**THE TASK**
The data must be written out once more, precisely as given.

**DATASET RECORDS**
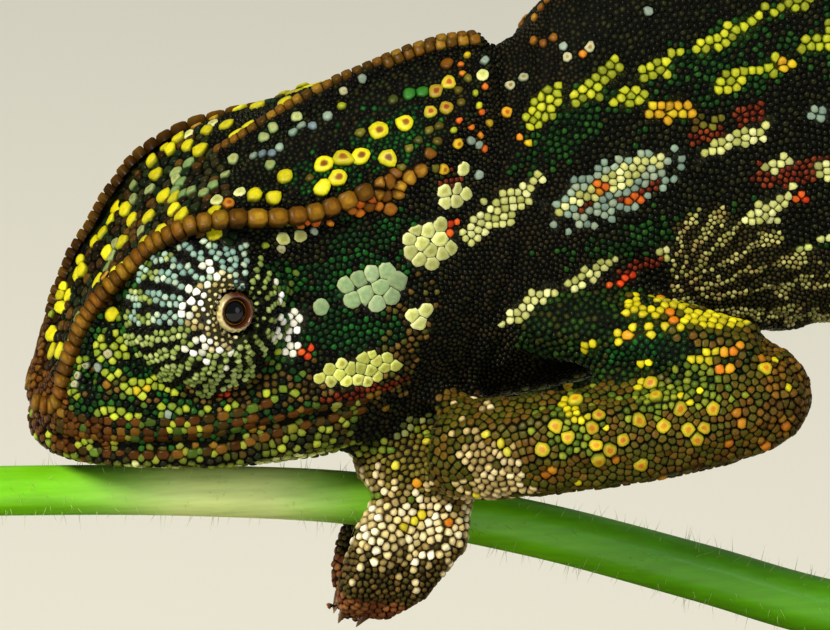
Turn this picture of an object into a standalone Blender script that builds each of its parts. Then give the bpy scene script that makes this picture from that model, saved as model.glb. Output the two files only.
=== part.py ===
# A life-size carpet chameleon walking along a cut length of stem, on a plain display stand.
# Points of the animal are (back, left, up) in millimetres: back from the snout tip, left of
# the midline and up from the mouth. place() turns them into metres in the stand's frame, whose
# origin is the middle of the base's underside. The animal faces -X and its left side is -Y.

import math

import bmesh
import bpy
from mathutils import Vector

MM = 0.001
GAP = 0.3  # clearance between neighbouring solids

SNOUT_X = -46.0  # snout tip, along the base from its middle
MOUTH_Z = 32.0  # mouth line above the base's underside
HEAD_ROLL = math.radians(8.0)  # the crown leans to the left
ROLL_AXIS_UP = 8.0
ROLL_ENDS_BACK = (20.0, 32.0)  # the lean fades out along the neck
RIGHT_BROW_LIFT = 1.5  # the right brow stands this much higher above the eye than the left

RING_HALF = 12  # steps round half a section, from crown to chin
CROWN_STEPS = 3  # of them, from the crown to the brow ridge
RINGS_PER_STATION = 2
SHARP_ANGLE = math.radians(40.0)
ROUND_END_ANGLES = [math.radians(angle) for angle in (30, 55, 75)]

# Lines of the left half of the head, from the snout to the nape, one point for each station.
CROWN = ((0.4, 0, 1.3), (1.7, 0, 3.6), (3.3, 0, 6.7), (5.6, 0, 9.9), (8.6, 0, 12.4),
         (11.6, 0, 14.75), (15.2, 0, 16.6), (18.8, 0, 17.9), (21.3, 0, 18.1))
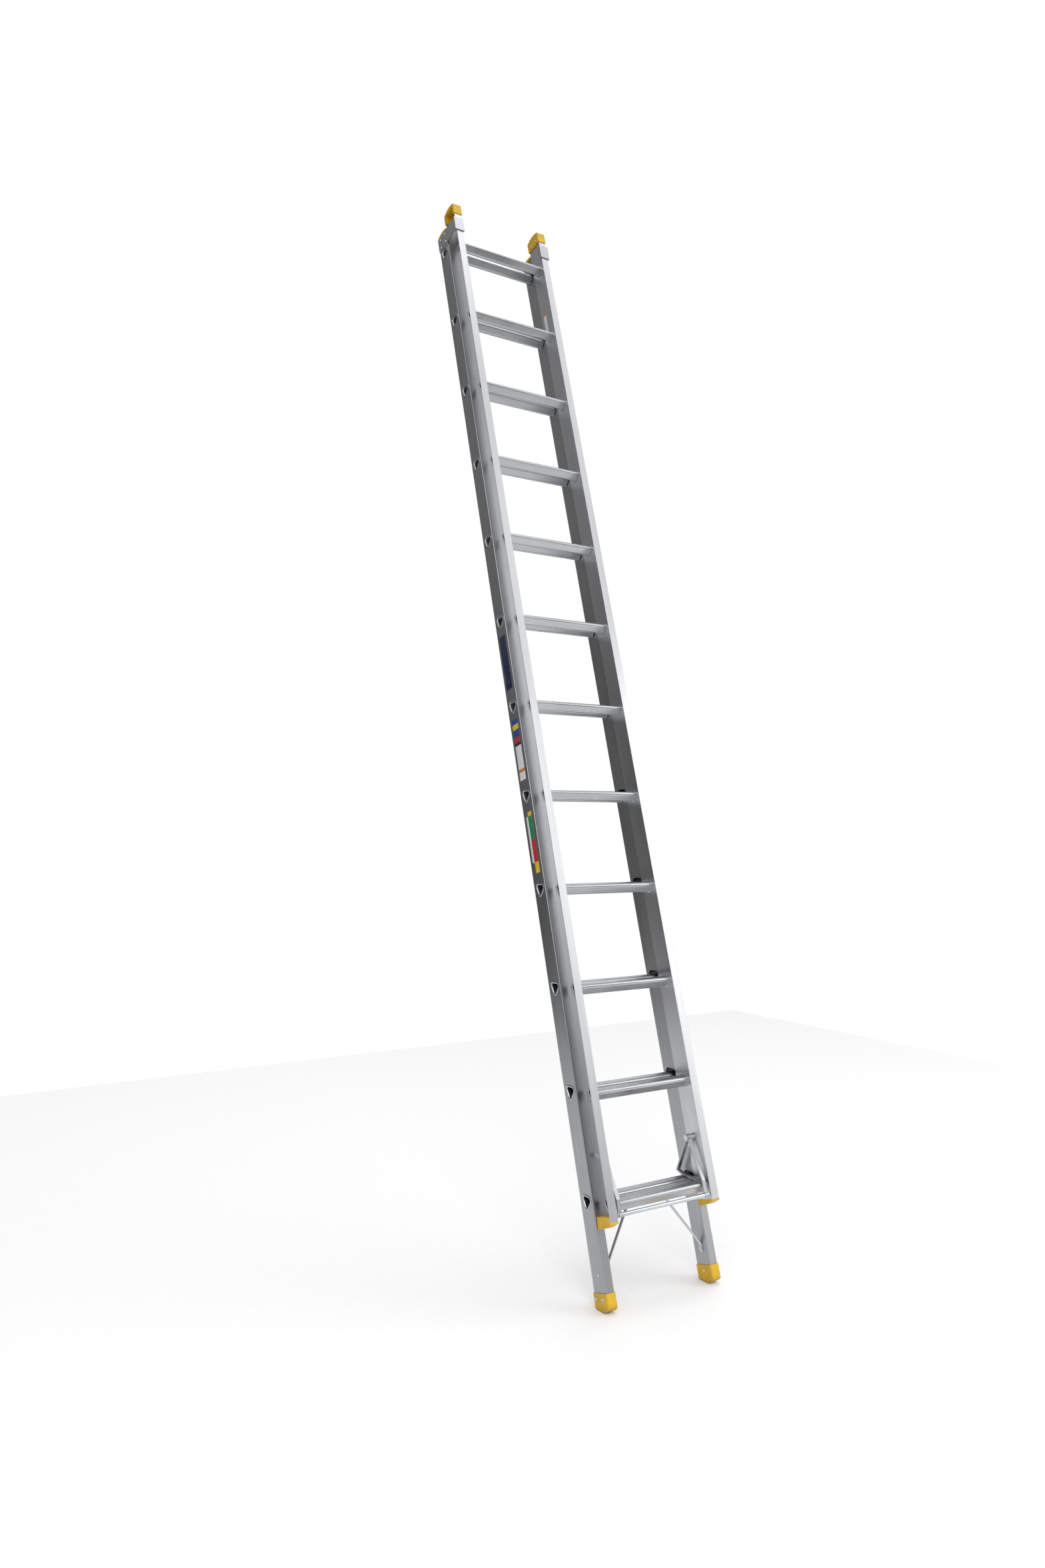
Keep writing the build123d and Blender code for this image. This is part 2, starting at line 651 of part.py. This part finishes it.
write_pair("base_stile", base_stile())
first_base_rung = hollow_rung(base_outer_x, base_rung_y, base_first_rung, False)
first_fly_rung = hollow_rung(fly_outer_x, fly_rung_y, fly_first_rung, True)
for number in range(rung_count):
    write(f"base_rung_{number + 1:02d}", Pos(0, 0, number * rung_pitch) * first_base_rung)
    write(f"fly_rung_{number + 1:02d}", Pos(0, 0, number * rung_pitch) * first_fly_rung)
write_pair("base_foot", base_foot())
write("foot_bolts", *both_sides(foot_fasteners()))
write_pair("base_top_cap", base_top_cap())
write_pair("guide_bracket", guide_bracket())
bracket_grip = bracket_sheet + base_wall
write("guide_bracket_rivets",
      *both_sides([rivet(bracket_outer_x, y, z, 1, bracket_grip) for y, z in bracket_rivet_places]))
write_pair("brace", brace())
write("brace_bolts", *both_sides(brace_fasteners()))

write_pair("fly_stile", fly_stile())
write_pair("fly_top_cap", fly_top_cap())
write("fly_top_cap_rivets", *both_sides(top_cap_rivets()))
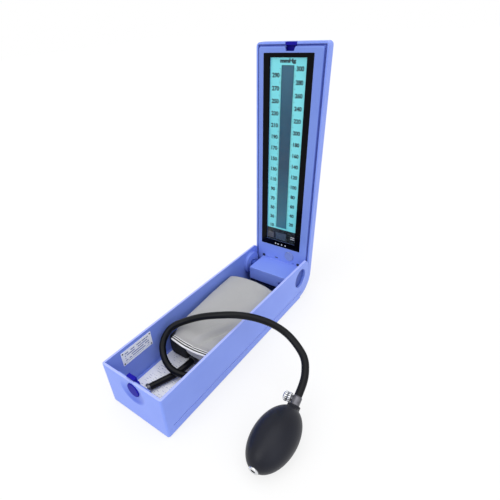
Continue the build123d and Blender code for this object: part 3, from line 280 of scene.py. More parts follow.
def rubberFinish(name, look):
    # Rubber: matt, faintly mottled, with a bloom of dust that is paler and rougher
    look = {**rubberMarks, **look}
    finish = Finish(name)
    bloom = finish.noise(look["bloomScale"], look["bloomDetail"])
    finish.set({
        "Base Color": finish.blend(bloom, look["dark"], look["light"]),
        "Roughness": look["roughness"] + look["bloomSwing"] * (bloom - 0.5),
        "Normal": finish.bumps(finish.noise(look["poreScale"]), look["pores"]),
        "Specular IOR Level": look["shine"],
        "Sheen Weight": look["sheen"],
    })


# Looks: colours from 0 to 255, places and reaches in metres
caseLook = {"dark": (119, 143, 229), "light": (129, 153, 235), "rubbed": (186, 202, 255),
            "roughness": 0.38, "grain": 0.10, "shine": 0.32}
plasticLooks = {
    "caseBlue": caseLook,
    # Painted on the tray: shade in the hollow round the push button, a highlight on the rim's top
    # and shade in the well at the drum
    "trayBlue": {**caseLook,
                 "hollow": (0.0, -0.1665, 0.0495), "hollowReach": 0.0205, "hollowEdge": 3.0,
                 "hollowLevel": 0.35, "hollowFall": 0.9, "hollowShade": 0.85,
                 "hollowColour": (70, 96, 200),
                 "rimHeight": 0.0669, "rimShare": 0.7, "rimColour": (178, 188, 252),
                 "wellFrom": 0.086, "wellTop": 0.030, "wellHalf": 0.0453, "wellShare": 0.9,
                 "wellColour": (14, 22, 56)},
    "bezelBlue": {"dark": (106, 130, 208), "light": (115, 139, 214), "rubbed": (168, 186, 246),
                  "roughness": 0.42, "grain": 0.14, "shine": 0.26,
                  # Painted on the bezel: shade in the groove round the panel, and light at its
                  # foot
                  "grooveHalf": 0.0434, "grooveTop": 0.3462, "grooveWidth": 0.0012,
                  "grooveStart": 0.25, "grooveShade": 0.75, "grooveColour": (40, 56, 158),
                  "footTop": 0.095, "footReach": 0.03, "footShare": 0.7,
                  "footColour": (134, 158, 240)},
    # The case's blue darkened as painted shade, for the caps and bushes deep in the hinge cups
    "capBlue": {"dark": (48, 70, 152), "light": (58, 82, 166), "rubbed": (104, 128, 208),
                "roughness": 0.45, "grain": 0.12, "shine": 0.2},
    "navyPlastic": {"dark": (16, 10, 136), "light": (22, 14, 158), "rubbed": (56, 58, 186),
                    "roughness": 0.5, "grain": 0.12, "shine": 0.1},
    "whitePlastic": {"dark": (214, 214, 210), "light": (226, 226, 222),
                     "rubbed": (240, 240, 238), "roughness": 0.35, "grain": 0.06},
    "buttonPlastic": {"dark": (122, 142, 205), "light": (134, 152, 210),
                      "rubbed": (178, 190, 236), "roughness": 0.3, "grain": 0.04}}
brightLook = {"dark": (196, 198, 202), "light": (232, 233, 236), "roughness": 0.2}
metalLooks = {
    "valveMetal": {"dark": (72, 72, 78), "light": (114, 114, 120), "roughness": 0.36},
    "brightMetal": brightLook,
    "inletMetal": {**brightLook, "boreRadius": 0.003, "boreStart": (0.1526, -0.1171, 0.024733),
                   "boreAlong": (0.0, -0.9925, -0.1219), "boreColour": (3, 3, 4)},
    "springSteel": {"dark": (128, 130, 134), "light": (176, 178, 180), "roughness": 0.3},
    "screwSteel": {"dark": (62, 64, 72), "light": (92, 95, 104), "roughness": 0.4,
                   "stretch": (1, 1, 1)}}
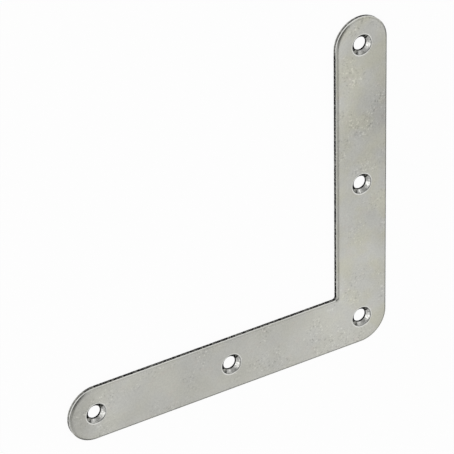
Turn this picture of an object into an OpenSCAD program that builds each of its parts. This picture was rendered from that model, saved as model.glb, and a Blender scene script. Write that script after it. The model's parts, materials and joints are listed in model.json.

**EXPECTED ANSWER**
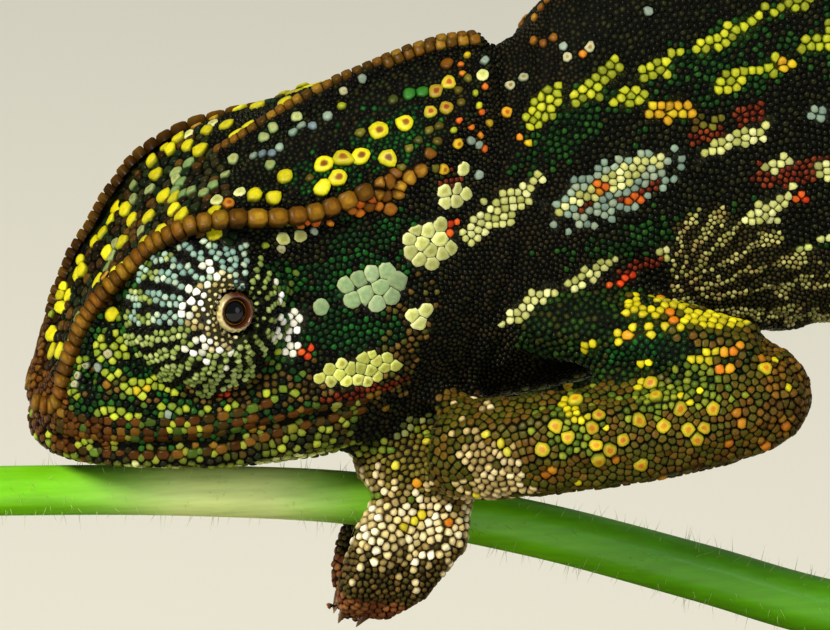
Turn this picture of an object into a standalone Blender script that builds each of its parts. Then give the bpy scene script that makes this picture from that model, saved as model.glb. Output the two files only.
=== part.py ===
# A life-size carpet chameleon walking along a cut length of stem, on a plain display stand.
# Points of the animal are (back, left, up) in millimetres: back from the snout tip, left of
# the midline and up from the mouth. place() turns them into metres in the stand's frame, whose
# origin is the middle of the base's underside. The animal faces -X and its left side is -Y.

import math

import bmesh
import bpy
from mathutils import Vector

MM = 0.001
GAP = 0.3  # clearance between neighbouring solids

SNOUT_X = -46.0  # snout tip, along the base from its middle
MOUTH_Z = 32.0  # mouth line above the base's underside
HEAD_ROLL = math.radians(8.0)  # the crown leans to the left
ROLL_AXIS_UP = 8.0
ROLL_ENDS_BACK = (20.0, 32.0)  # the lean fades out along the neck
RIGHT_BROW_LIFT = 1.5  # the right brow stands this much higher above the eye than the left

RING_HALF = 12  # steps round half a section, from crown to chin
CROWN_STEPS = 3  # of them, from the crown to the brow ridge
RINGS_PER_STATION = 2
SHARP_ANGLE = math.radians(40.0)
ROUND_END_ANGLES = [math.radians(angle) for angle in (30, 55, 75)]

# Lines of the left half of the head, from the snout to the nape, one point for each station.
CROWN = ((0.4, 0, 1.3), (1.7, 0, 3.6), (3.3, 0, 6.7), (5.6, 0, 9.9), (8.6, 0, 12.4),
         (11.6, 0, 14.75), (15.2, 0, 16.6), (18.8, 0, 17.9), (21.3, 0, 18.1))
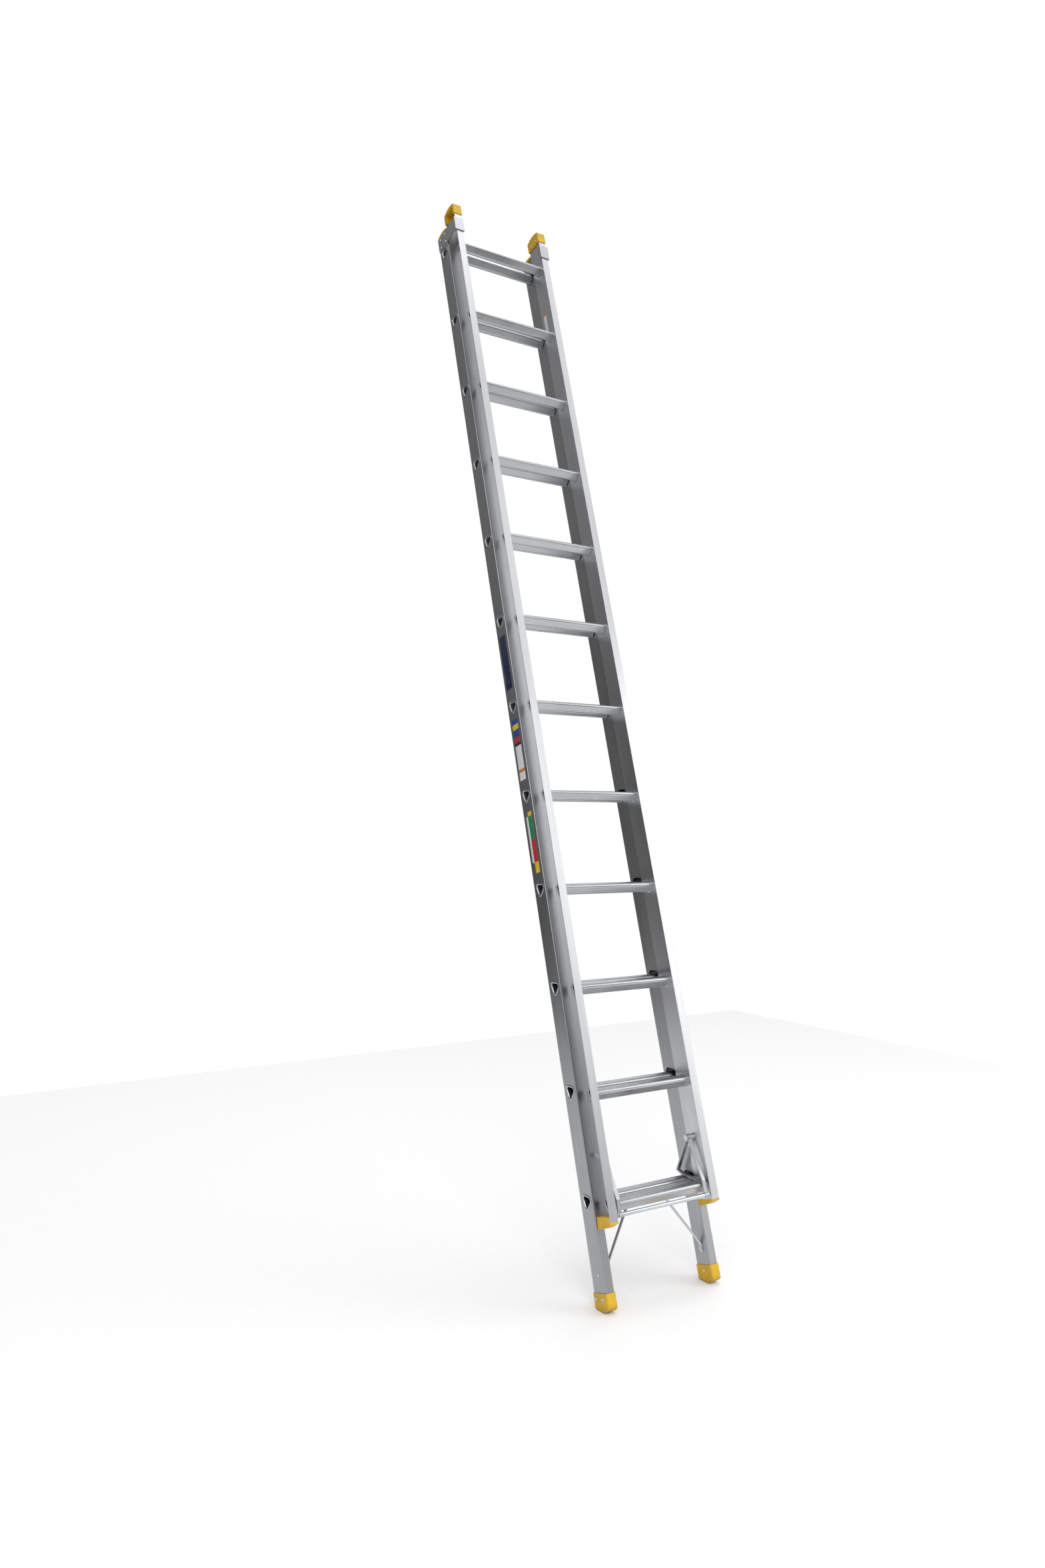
Keep writing the build123d and Blender code for this image. This is part 2, starting at line 651 of part.py. This part finishes it.
write_pair("base_stile", base_stile())
first_base_rung = hollow_rung(base_outer_x, base_rung_y, base_first_rung, False)
first_fly_rung = hollow_rung(fly_outer_x, fly_rung_y, fly_first_rung, True)
for number in range(rung_count):
    write(f"base_rung_{number + 1:02d}", Pos(0, 0, number * rung_pitch) * first_base_rung)
    write(f"fly_rung_{number + 1:02d}", Pos(0, 0, number * rung_pitch) * first_fly_rung)
write_pair("base_foot", base_foot())
write("foot_bolts", *both_sides(foot_fasteners()))
write_pair("base_top_cap", base_top_cap())
write_pair("guide_bracket", guide_bracket())
bracket_grip = bracket_sheet + base_wall
write("guide_bracket_rivets",
      *both_sides([rivet(bracket_outer_x, y, z, 1, bracket_grip) for y, z in bracket_rivet_places]))
write_pair("brace", brace())
write("brace_bolts", *both_sides(brace_fasteners()))

write_pair("fly_stile", fly_stile())
write_pair("fly_top_cap", fly_top_cap())
write("fly_top_cap_rivets", *both_sides(top_cap_rivets()))
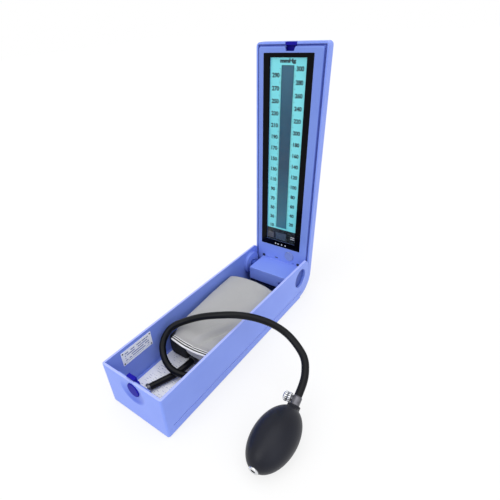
Continue the build123d and Blender code for this object: part 3, from line 280 of scene.py. More parts follow.
def rubberFinish(name, look):
    # Rubber: matt, faintly mottled, with a bloom of dust that is paler and rougher
    look = {**rubberMarks, **look}
    finish = Finish(name)
    bloom = finish.noise(look["bloomScale"], look["bloomDetail"])
    finish.set({
        "Base Color": finish.blend(bloom, look["dark"], look["light"]),
        "Roughness": look["roughness"] + look["bloomSwing"] * (bloom - 0.5),
        "Normal": finish.bumps(finish.noise(look["poreScale"]), look["pores"]),
        "Specular IOR Level": look["shine"],
        "Sheen Weight": look["sheen"],
    })


# Looks: colours from 0 to 255, places and reaches in metres
caseLook = {"dark": (119, 143, 229), "light": (129, 153, 235), "rubbed": (186, 202, 255),
            "roughness": 0.38, "grain": 0.10, "shine": 0.32}
plasticLooks = {
    "caseBlue": caseLook,
    # Painted on the tray: shade in the hollow round the push button, a highlight on the rim's top
    # and shade in the well at the drum
    "trayBlue": {**caseLook,
                 "hollow": (0.0, -0.1665, 0.0495), "hollowReach": 0.0205, "hollowEdge": 3.0,
                 "hollowLevel": 0.35, "hollowFall": 0.9, "hollowShade": 0.85,
                 "hollowColour": (70, 96, 200),
                 "rimHeight": 0.0669, "rimShare": 0.7, "rimColour": (178, 188, 252),
                 "wellFrom": 0.086, "wellTop": 0.030, "wellHalf": 0.0453, "wellShare": 0.9,
                 "wellColour": (14, 22, 56)},
    "bezelBlue": {"dark": (106, 130, 208), "light": (115, 139, 214), "rubbed": (168, 186, 246),
                  "roughness": 0.42, "grain": 0.14, "shine": 0.26,
                  # Painted on the bezel: shade in the groove round the panel, and light at its
                  # foot
                  "grooveHalf": 0.0434, "grooveTop": 0.3462, "grooveWidth": 0.0012,
                  "grooveStart": 0.25, "grooveShade": 0.75, "grooveColour": (40, 56, 158),
                  "footTop": 0.095, "footReach": 0.03, "footShare": 0.7,
                  "footColour": (134, 158, 240)},
    # The case's blue darkened as painted shade, for the caps and bushes deep in the hinge cups
    "capBlue": {"dark": (48, 70, 152), "light": (58, 82, 166), "rubbed": (104, 128, 208),
                "roughness": 0.45, "grain": 0.12, "shine": 0.2},
    "navyPlastic": {"dark": (16, 10, 136), "light": (22, 14, 158), "rubbed": (56, 58, 186),
                    "roughness": 0.5, "grain": 0.12, "shine": 0.1},
    "whitePlastic": {"dark": (214, 214, 210), "light": (226, 226, 222),
                     "rubbed": (240, 240, 238), "roughness": 0.35, "grain": 0.06},
    "buttonPlastic": {"dark": (122, 142, 205), "light": (134, 152, 210),
                      "rubbed": (178, 190, 236), "roughness": 0.3, "grain": 0.04}}
brightLook = {"dark": (196, 198, 202), "light": (232, 233, 236), "roughness": 0.2}
metalLooks = {
    "valveMetal": {"dark": (72, 72, 78), "light": (114, 114, 120), "roughness": 0.36},
    "brightMetal": brightLook,
    "inletMetal": {**brightLook, "boreRadius": 0.003, "boreStart": (0.1526, -0.1171, 0.024733),
                   "boreAlong": (0.0, -0.9925, -0.1219), "boreColour": (3, 3, 4)},
    "springSteel": {"dark": (128, 130, 134), "light": (176, 178, 180), "roughness": 0.3},
    "screwSteel": {"dark": (62, 64, 72), "light": (92, 95, 104), "roughness": 0.4,
                   "stretch": (1, 1, 1)}}
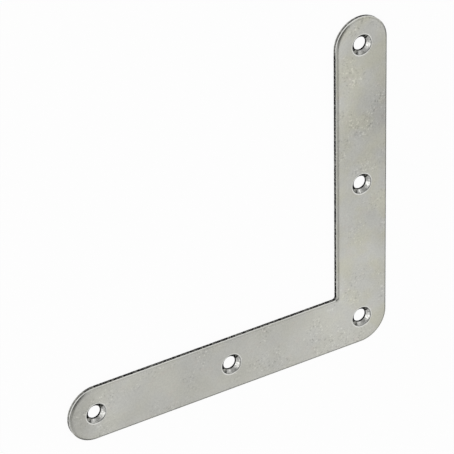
Turn this picture of an object into an OpenSCAD program that builds each of its parts. This picture was rendered from that model, saved as model.glb, and a Blender scene script. Write that script after it. The model's parts, materials and joints are listed in model.json.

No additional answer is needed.